I’m going to buy a house near the St. Louis Airport and paint “Welcome to chicago” on my roof to confuse people who are about to land.
I never know what to wear to the dentist. I can’t wear my white t-shirt because it’ll make my teeth look bad by comparison, but I can’t wear my black t-shirt because I stole it from my dentist.
[skydiving with my dog]
Me: ur ears r inside out
My dog: can’t hear u my ears r inside out
Me: it’s the wind
My dog: I think it’s the wind
My age reversal cream is working. It gave me zits.
[second date]
“April Fools”
*gets up and leaves
my New Year’s Eve plans:
– sleep until 11:59 PM
– wake up to watch the ball fall
– practice writing 2024 a few times
– go to bed
I would love to be the reason you look at your phone and smile
Then walk into a wall
MEDIA: These mysterious ruins may hold unknown secrets!

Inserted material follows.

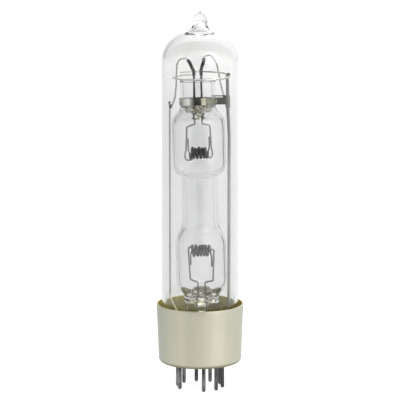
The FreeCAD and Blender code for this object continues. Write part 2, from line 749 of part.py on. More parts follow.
LEFT_SPLICE_BENDS = ((0, 0), (0, 0.24), (0.33, 0.52), (0.72, 0.85), (1, 1))
RIGHT_SPLICE_BENDS = ((0, 0), (0, 0.28), (0.37, 0.55), (0.85, 0.8), (1, 1))
LEFT_JUMPER_BENDS = ((0.27, -0.035), (0.54, 0.0), (0.66, 0.09), (0.69, 0.27), (0.71, 0.54), (0.78, 0.8))
RIGHT_JUMPER_BENDS = ((0.28, -0.085), (0.44, -0.03), (0.65, 0.15), (0.75, 0.4), (0.82, 0.62))


def splice(name, side, prefix, bends):
    points = splice_points(side, prefix, bends)
    wire_part(name, points, length("splice_wire"), SPLICE_BEND, burner_placement())


def jumper(name, splice_route, bends, landing):
    """A thin wire from the end of a splice, over in an arch, and down to its landing."""
    route = [leaned(point) for point in splice_route]
    start = route[-1]
    onward = (route[-1] - route[-2]).normalize() * length("jumper_start")
    span = landing - start
    points = [start, start + onward]
    points += [start + Vector(span.x * across, span.y * across, span.z * down) for across, down in bends]
    points.append(landing)
    wire_part(name, points, length("jumper_wire"), WIDE_BEND)


def left_jumper():
    beside = value(SUPPORT_REACH + " - size.support_wire / 2 - size.weld_gap - size.jumper_wire / 2")
    landing = Vector(-beside, 0, value(SUPPORT_TOP + " - size.support_weld_drop"))
    jumper("left_jumper", splice_points(-1, "left", LEFT_SPLICE_BENDS), LEFT_JUMPER_BENDS, landing)


def right_jumper():
    tab_end = value(ROD_LINE + " - size.rod_diameter / 2 - size.sleeve_wall - size.jumper_wire")
    tab_top = value(BAND_LEVEL + " + size.band_height + size.jumper_wire / 2 + size.weld_gap")
    landing = leaned(Vector(tab_end, 0, tab_top))
    jumper("right_jumper", splice_points(1, "right", RIGHT_SPLICE_BENDS), RIGHT_JUMPER_BENDS, landing)


def lower_jumper(name, side, pin_index):
    """From the outer end of a lower lead, across to the top of its pin."""
    aside = side * value("size.lead_spacing / 2")
    bend = value(f"-{LEAD_END} - size.jumper_room + size.jumper_stand")
    points = (
        leaned(Vector(aside, 0, -value(LEAD_END))),
        leaned(Vector(aside, 0, bend)),
        above_pin(pin_index, length("jumper_stand")),
        above_pin(pin_index, 0),
    )
    wire_part(name, points, length("jumper_wire"), TIGHT_BEND)


def build():
    outer_bulb()
    button_stem()
    for index in range(PIN_COUNT):
        pin(index)
    base_shell()
    base_cement()
    discharge_tube()
    stem("upper_stem", upside_down=False)
    stem("lower_stem", upside_down=True)
    for half, upside_down in (("upper", False), ("lower", True)):
        level = f"{CHAMBER_START} + size.{half}_coil_place"
        coil(half + "_coil", level, upside_down)
        lead(half + "_left_lead", level, -1, upside_down)
        lead(half + "_right_lead", level, 1, upside_down)
    left_support_wire()
    right_support_rod()
    rod_sleeve()
    clamp_band()
    spacer_ring()
    splice("left_splice", -1, "left", LEFT_SPLICE_BENDS)
    splice("right_splice", 1, "right", RIGHT_SPLICE_BENDS)
    left_jumper()
    right_jumper()
    lower_jumper("lower_left_jumper", -1, LOWER_LEFT_PIN)
    lower_jumper("lower_right_jumper", 1, LOWER_RIGHT_PIN)
    doc.recompute()


def check_objects():
    for item in doc.Objects:
        if "Invalid" in item.State or "Error" in item.State:
            raise RuntimeError(f"{item.Name} failed: {item.State}")
    for item in parts:
        if item.Shape.isNull() or not item.Shape.isValid():
            raise RuntimeError(item.Label + " has no valid shape")


build()
check_objects()
os.makedirs("parts", exist_ok=True)
for item in parts:
    item.Shape.exportStep(f"parts/{item.Label}.step")
    box = item.Shape.BoundBox
    print(f"{item.Label:20s} {len(item.Shape.Solids)} solid {item.Shape.Volume:9.3f} mm3",
          f"z {box.ZMin:6.2f} to {box.ZMax:6.2f}")
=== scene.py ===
# %% [markdown]
# # A spectral lamp in Blender
# A spectral lamp is a small gas discharge lamp that laboratories use to calibrate spectrometers.
# A waisted glass burner with two wound electrodes hangs on two wires inside a domed glass bulb.
# The bulb is cemented into a sheet metal shell, and nine pins pass through its glass button.
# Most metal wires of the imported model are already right, so this script only gives them a finish.
# It remakes the glass, the shell, the cement, the pins, the ring and the wound wires with more
# detail, and then lights them.

import math

import bmesh
import bpy
from mathutils import Matrix, Vector, noise


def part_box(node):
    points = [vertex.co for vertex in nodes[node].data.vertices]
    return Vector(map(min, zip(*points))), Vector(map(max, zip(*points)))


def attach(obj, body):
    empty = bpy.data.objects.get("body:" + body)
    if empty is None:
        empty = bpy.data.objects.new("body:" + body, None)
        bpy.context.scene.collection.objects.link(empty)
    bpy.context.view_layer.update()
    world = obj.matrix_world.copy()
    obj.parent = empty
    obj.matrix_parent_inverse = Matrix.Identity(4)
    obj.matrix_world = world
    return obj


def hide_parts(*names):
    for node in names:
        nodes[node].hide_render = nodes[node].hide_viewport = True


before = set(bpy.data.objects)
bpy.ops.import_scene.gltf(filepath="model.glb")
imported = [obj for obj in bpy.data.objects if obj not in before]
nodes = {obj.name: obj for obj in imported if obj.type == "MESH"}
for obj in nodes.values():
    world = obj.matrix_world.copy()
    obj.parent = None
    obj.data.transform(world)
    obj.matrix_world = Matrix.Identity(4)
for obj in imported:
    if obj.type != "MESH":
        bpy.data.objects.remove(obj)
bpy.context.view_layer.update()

# %% [markdown]
# ## Units and places
# Blender works in metres here, but a lamp this small is easier to think about in millimetres.
# One helper turns millimetres into a Blender vector. The burner leans by about one degree, so
# it has a matrix of its own that carries anything drawn upright into its place.

# %% Units and the burner's place
MM = 0.001
BURNER_MIDDLE = 42.0
BURNER_LEAN = math.radians(1.1)


def mm(x, y, z):
    return Vector((x, y, z)) * MM


burner_place = Matrix.Translation(mm(0, 0, BURNER_MIDDLE)) @ Matrix.Rotation(BURNER_LEAN, 4, (0, -1, 0))
print("burner's middle in mm:", burner_place.translation.z / MM)

# %% [markdown]
# ## The camera
# The photograph was taken with a long lens from ten degrees above the horizon.
# A long lens far away keeps the bulb's two edges parallel, as they are in the picture.

# %% Camera
SENSOR = 36.0
LENS = 242.1
CAMERA_DISTANCE = 700.0
CAMERA_RISE = math.radians(10)
LOOK_AT = 42.83

camera_data = bpy.data.cameras.new("camera")
camera_data.sensor_width = SENSOR
camera_data.lens = LENS
camera = bpy.data.objects.new("camera", camera_data)
bpy.context.scene.collection.objects.link(camera)
to_camera = Vector((0, -math.cos(CAMERA_RISE), math.sin(CAMERA_RISE)))
camera.location = mm(0, 0, LOOK_AT) + to_camera * CAMERA_DISTANCE * MM
camera.rotation_mode = "QUATERNION"
camera.rotation_quaternion = (-to_camera).to_track_quat("-Z", "Y")
camera_data.clip_start = 0.05
camera_data.clip_end = 20.0
bpy.context.scene.camera = camera
print("camera at", [round(value, 3) for value in camera.location])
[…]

ARCHAEOLOGIST: We actually have a pretty decent idea wh-
M: Archaeologists are stumped!
A: No, we have a good amount of evi-
M: Was it even humans?
A: Yes. Yes it was.
M: Perhaps we’ll never know!
A: *screams*
I am angry but not like really angry. More like Facebook angry where I call you letters of the alphabet. You F’ing B.
I’ve never been held hostage but I’ve been on a group text.
Laughter is like a face orgasm. If he can give me that, he earned an audition for giving me an actual orgasm.
he literally just said, “everyone’s saying i won the debate.”
is it possible…hear me out…trump has an imaginary friend named Everyone?
SCARECROW WIFE: Did you pick up milk?
SCARECROW:Oh I forgot
SCARECROW WIFE: You’d forget your brain if…
SCARECROW: If what Hayley?…Say it
Don’t buy Colgate whitening toothpaste!!
Label reads: Guaranteed whiteness in only 14 days…
15 days later and I’m still black.
I started a funeral business with self-driving hearses, but they keep crashing into other cars.
Business is booming.
My grandparents had a Radio and had 9 kids; My parents had a TV and had 3 kids; and I have Twitter and I think the family ends here.
#wecanlandonacometbutwecant let a comet land on us. – Yakov Smirnoff
I realize one day playing pranks on my kids, that I will end up in the cheapest retirement home available
The sculpture of Amelia Earhart in the Burbank airport doesn’t give me that warm fuzzy feeling before flying.
when swimming in the ocean always wear a hat so you don’t get sharks in your hair
I’ve had so much tea trying to get rid of this cold that I’m now speaking with a British accent and am fascinated with the Royal family.
I never understand women. One minute they love guys who play the guitar, one minute they are chasing me out of the women’s restroom.
They should make a movie where Hannibal becomes giant and is eating everyone. Then he watches the Ring tape on a giant screen and Sadako comes out and is huge and they fight
MARRIAGE PROTIP – Guys, if you have a picture of your junk on your phone, you better be sure your wife has a copy of it on hers. Good talk.
Sorry I dressed up like Captain Caveman when you asked me if I wanted to go clubbing.